On Career and Personal Growth
- With 10,000 hours of practice, anyone can turn from mediocrity to greatness. She is a firm believer in the "ten thousand hours" rule, noting that ten years of focus can make someone extraordinary.[4]
- "Work requires not only your efforts but all your energy and vigor. You can never sleep unless you finish what your boss has assigned to you." Recalling the intensity of her early career at Price Waterhouse, which she credits for her rapid progress.[5]
- Keep learning and making progress every day. This continuous improvement mindset is essential for finding your passion and achieving success.[5]
- Find a job that cheers you up. She advises students that if they don't know what they like, they must keep looking through reading, networking, and trying different jobs.[5]
- "You are unique. You are a marvel. In the past five hundred years, there has been no person like you; and in the next five hundred years, there will be no person like you." A powerful message of self-belief delivered in a commencement speech.[5]
- Our life consists of a series of crucial choices. What we choose determines our life. A reflection on the importance of making the right decisions at critical junctures.[5]
- Find your passion through the accumulation of quantitative changes that lead to a qualitative change. She believes that continuous effort will eventually lead to a breakthrough in finding one's favorite work.[5]
- Read voraciously, especially biographies. She recommends this as a way to find inspiration and learn from the experiences of others.[5]
- Make friends with smart and experienced people and chat with them frequently. A simple yet powerful piece of networking advice.[5]
- Embrace your future with burning passion and focus to create your own marvel. Her concluding advice to graduates at Nanjing University.[5]
Learnings from Her Legendary Investments
- Wahaha (1995): Bet on the rise of the Chinese consumer and the "consumption upgrade" towards bottled drinks, a novel concept at the time.[2][3]
- NetEase (1999): Showed immense conviction by refusing to sell during the dot-com bust, believing in the founder and the company's long-term value.[2][3]
- JD.com (2007): Made a bold, multi-million dollar investment after a single meeting, recognizing the founder's vision and determination. She even invested more than the founder initially asked for.[2][3][4]
- Three Squirrels: An example of her successful investments in new consumer brands that cater to the tastes of China's middle class.
- Meituan: Her investment demonstrates her belief in backing strong, learning-oriented founders and her "octopus" theory for internet platforms.[2]
- She is a hands-on investor.
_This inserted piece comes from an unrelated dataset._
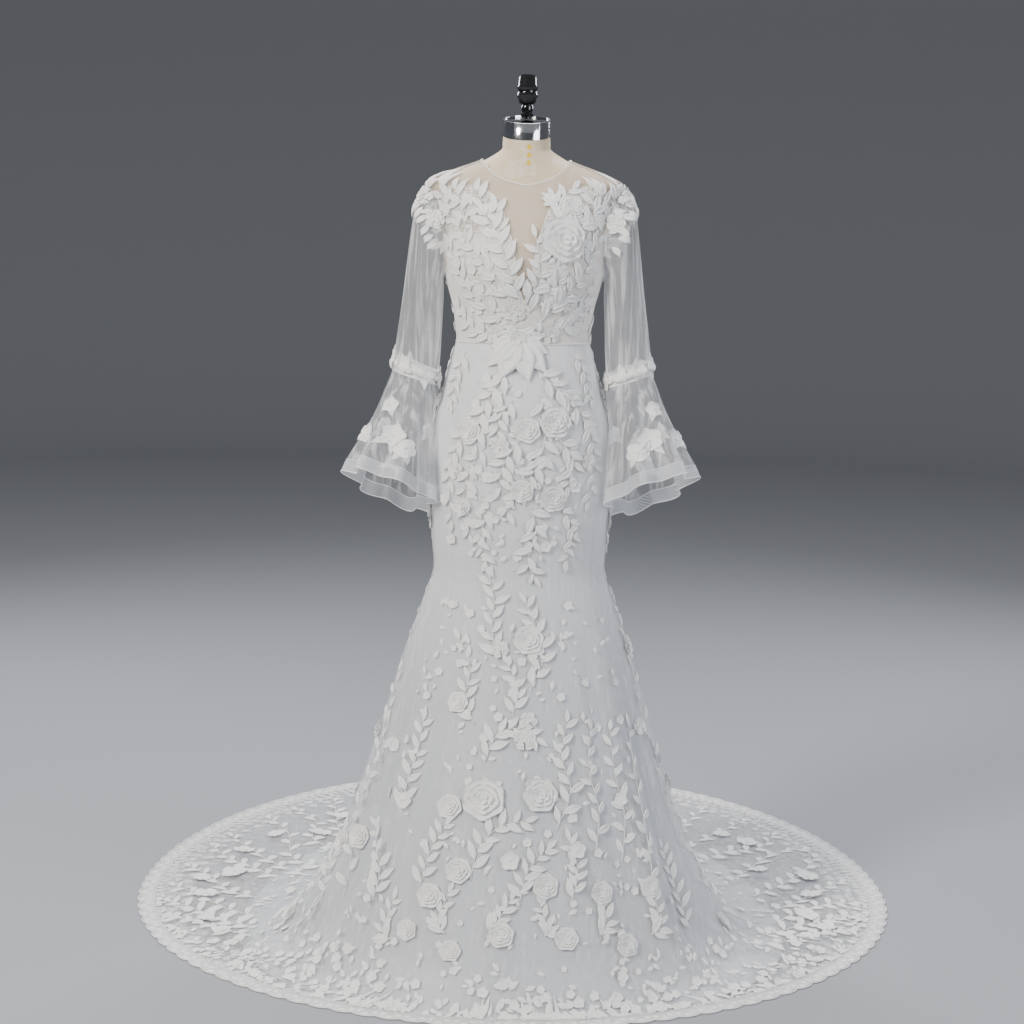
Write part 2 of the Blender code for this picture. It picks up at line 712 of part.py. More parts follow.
def make_edging():
    """Scalloped lace outside the tulle's edge, with an open mesh in each repeat."""
    angles, lengths = train_edge()

    def edge(along, across):
        angle = float(np.interp(along, lengths, angles))
        spot = skirt_base(angle, 0)
        step = 1e-3
        run = skirt_base(angle + step, 0) - skirt_base(angle - step, 0)
        away = np.array([run[1], -run[0], 0.0]) / math.hypot(run[0], run[1])
        return spot + away * (2 * SEAM + EDGING_WIDTH * across)

    panels = (
        ("edging_front", -math.pi, 0.0),
        ("edging_back_left", 0.0, math.pi / 2),
        ("edging_back_right", math.pi / 2, math.pi),
    )
    for name, start, end in panels:
        first, last = (float(np.interp(a, angles, lengths)) for a in (start, end))
        repeats = round((last - first) / EDGING_PITCH)
        places = np.linspace(first + SEAM / 2, last - SEAM / 2, 2 * repeats + 1)
        outer, inner, triangles = [], [], []
        rows = len(EDGING_ROWS)
        for i, along in enumerate(places):
            reach = EDGING_VALLEY if i % 2 == 0 else 1.0
            for j, across in enumerate(EDGING_ROWS):
                spot = edge(along, across * reach)
                lift = LACE_RELIEF if 0 < j < rows - 1 else 0.0
                outer.append(spot + (0, 0, lift))
                inner.append(spot - (0, 0, WALL))
        for i in range(2 * repeats):
            for j in range(rows - 1):
                if j == 1 and i % 2 == 1:
                    continue
                a, b = i * rows + j, (i + 1) * rows + j
                triangles += [(a, b, b + 1), (a, b + 1, a + 1)]
        slab(name, outer, inner, triangles, CORDED_LACE)


def bodice_spot(x, z):
    """The place across and up the front bodice that shows at x and z from the front."""
    row = BodyRow(*smooth(BODY_ROWS, level_of(BODY_ROWS, z)))
    turn = math.asin(min(max(x / row.half, -1.0), 1.0))
    u = turn / (math.pi / 2 - armhole_angle(z))
    low = WAIST_Z + SEAM
    return u, (z - low) / (curve_z(PLUNGE, abs(u)) - low)


def skirt_spot(x, z):
    """The place across and up the front skirt that shows at x and z from the front."""
    low, high = 0.0, float(SKIRT_TOP)
    for _ in range(40):
        level = (low + high) / 2
        half = SkirtRow(*smooth(SKIRT_ROWS, level)).half
        angle = -math.acos(min(max(x / half, -1.0), 1.0))
        if skirt_base(angle, level)[2] < z:
            low = level
        else:
            high = level
    return 1 + angle / math.pi, level


def applique(name, cloth, spots, heights, triangles):
    """A lace motif on a panel, from its flat points and the height of each."""
    panel, locate, lift = cloth
    outer, inner = [], []
    for (x, z), height in zip(spots, heights):
        point, away = lay_on(panel, *locate(x, z))
        outer.append(point + away * (lift + APPLIQUE_WALL + height))
        inner.append(point + away * lift)
    return slab(name, outer, inner, triangles, CORDED_LACE)


def add_rose(name, cloth, x, z, radius, petals=5):
    """A rose: petals round a raised heart."""
    spots, heights, triangles = [(x, z)], [0.0030], []
    count = 2 * petals
    for share, height in ((0.5, 0.0022), (1.0, 0.0)):
        for k in range(count):
            turn = 2 * math.pi * k / count
            reach = radius * share * (1.0 if k % 2 == 0 else 0.84)
            spots.append((x + reach * math.cos(turn), z + reach * math.sin(turn)))
            heights.append(height)
    for k in range(count):
        a, b = 1 + k, 1 + (k + 1) % count
        triangles += [(0, a, b), (a, a + count, b + count), (a, b + count, b)]
    applique(name, cloth, spots, heights, triangles)


def add_spray(name, cloth, stem, leaf, bare=0.004, pairs=5):
    """A leafy branch: a stem through the given points, with leaves by turns."""
    count = 2 * pairs + 1
    marks = np.linspace(0, len(stem) - 1, count)
    centre = [smooth(stem, m) for m in marks]
    spots, heights, triangles = [], [], []
    for k, (x, z) in enumerate(centre):
        before, after = centre[max(k - 1, 0)], centre[min(k + 1, count - 1)]
        run = after - before
        run = run / np.linalg.norm(run)
        side = np.array([run[1], -run[0]])
        taper = 1 - 0.45 * k / (count - 1)
        width = (leaf if k % 2 else bare) * taper
        for share in (-1, 0, 1):
            rise = run * (width * 0.6 if share else 0.0)
            spots.append(tuple(np.array([x, z]) + side * share * width + rise))
            heights.append(0.0 if share else 0.0012)
    for k in range(count - 1):
        for j in range(2):
            a, b = 3 * k + j, 3 * (k + 1) + j
            triangles += [(a, a + 1, b + 1), (a, b + 1, b)]
    applique(name, cloth, spots, heights, triangles)


def make_appliques(bodice, skirt):
    """The largest roses and leafy branches of the lace."""
    roses = (bodice, bodice_spot, ROSE_LIFT)
    bodice = (bodice, bodice_spot, SPRAY_LIFT)
    skirt = (skirt, skirt_spot, SKIRT_LIFT)
    add_rose("rose_bust_left", roses, 0.076, 1.375, 0.026, 6)
    add_rose("rose_bust_right", roses, -0.100, 1.350, 0.019)
    add_rose("rose_waist_left", roses, 0.050, 1.262, 0.020)
    right = [(-0.028, 1.315), (-0.050, 1.385), (-0.082, 1.440), (-0.114, 1.478)]
    left = [(0.030, 1.305), (0.112, 1.335), (0.124, 1.410), (0.128, 1.474)]
    add_spray("spray_neck_right", bodice, right, 0.014)
    add_spray("spray_neck_left", bodice, left, 0.014)
    for n, (x, z, radius, petals) in enumerate(
        (
            (-0.004, 1.120, 0.030, 6),
            (0.062, 1.060, 0.026, 6),
            (0.004, 1.046, 0.021, 5),
            (-0.002, 0.945, 0.022, 5),
            (0.008, 0.700, 0.024, 6),
            (-0.060, 0.330, 0.034, 6),
            (0.045, 0.345, 0.030, 6),
        )
    ):
        add_rose(f"rose_skirt_{n + 1}", skirt, x, z, radius, petals)
    branches = (
        ([(-0.012, 0.985), (-0.050, 1.010), (-0.072, 1.080), (-0.060, 1.150)], 0.015),
        ([(0.030, 0.975), (0.078, 0.985), (0.104, 1.040), (0.098, 1.110)], 0.013),
        ([(-0.050, 0.600), (-0.062, 0.660), (-0.050, 0.730), (-0.056, 0.790)], 0.014),
        ([(-0.100, 0.420), (-0.112, 0.500), (-0.090, 0.570)], 0.014),
        ([(0.020, 0.430), (0.016, 0.500), (-0.006, 0.570)], 0.016),
        ([(0.080, 0.250), (0.110, 0.330), (0.100, 0.420)], 0.015),
    )
    for n, (stem, leaf) in enumerate(branches):
        add_spray(f"branch_skirt_{n + 1}", skirt, stem, leaf)


def main():
    clear_scene()
    make_form()
    make_neck_ring()
    make_stand()
    bodice = make_bodice()
    make_closing()
    make_sleeve("left", False)
    make_sleeve("right", True)
    skirt = make_skirt()
    make_edging()
    make_appliques(bodice, skirt)


main()
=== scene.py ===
"""Looks of the mermaid gown on its dress form: cloth, lace motifs, finishes, light and camera.

Metres, +Z up. The gown faces -Y, and the wearer's left is +X. Angles go round the body
from the wearer's left side: -90 degrees is the centre front, +90 degrees the centre back.
"""
import math
from collections import namedtuple

import bpy
import numpy as np
from mathutils import Euler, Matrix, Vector


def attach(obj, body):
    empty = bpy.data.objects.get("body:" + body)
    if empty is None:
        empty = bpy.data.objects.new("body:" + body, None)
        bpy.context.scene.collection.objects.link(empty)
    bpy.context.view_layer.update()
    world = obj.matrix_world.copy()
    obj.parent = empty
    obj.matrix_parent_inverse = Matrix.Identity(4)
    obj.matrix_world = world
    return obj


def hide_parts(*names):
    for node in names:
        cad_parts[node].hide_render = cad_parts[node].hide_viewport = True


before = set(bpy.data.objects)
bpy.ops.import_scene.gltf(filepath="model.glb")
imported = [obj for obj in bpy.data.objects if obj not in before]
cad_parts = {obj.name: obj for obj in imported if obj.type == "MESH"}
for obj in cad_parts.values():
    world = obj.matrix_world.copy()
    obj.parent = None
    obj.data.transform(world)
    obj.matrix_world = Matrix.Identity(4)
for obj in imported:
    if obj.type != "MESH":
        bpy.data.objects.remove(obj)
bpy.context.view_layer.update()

bl_info = {
    "name": "Mermaid gown",
    "version": (1, 0, 0),
    "blender": (4, 5, 0),
    "location": "3D View > Sidebar > Gown",
    "description": "Dresses the packed gown and its form in cloth, lace and finishes",
    "category": "Object",
}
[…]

In the early days of JD.com, she attended the company's regular management meetings and was impressed by the team's high efficiency.[3]
- Four of the entrepreneurs she invested in have become Forbes' 100 richest people. A testament to her eye for talent and her ability to help founders build massive companies.[1]
- She has been engaged in Chinese venture capital for over 23 years. Her long and successful career provides a deep well of experience and pattern recognition.[1]
- She was named one of the 25 most influential people in Asia by BusinessWeek in 2004. This early recognition highlighted her rising influence in the Asian business world.[1]
- Her firm Capital Today's name reflects her philosophy. It suggests a focus on the present opportunities ("Today") while deploying capital for long-term growth.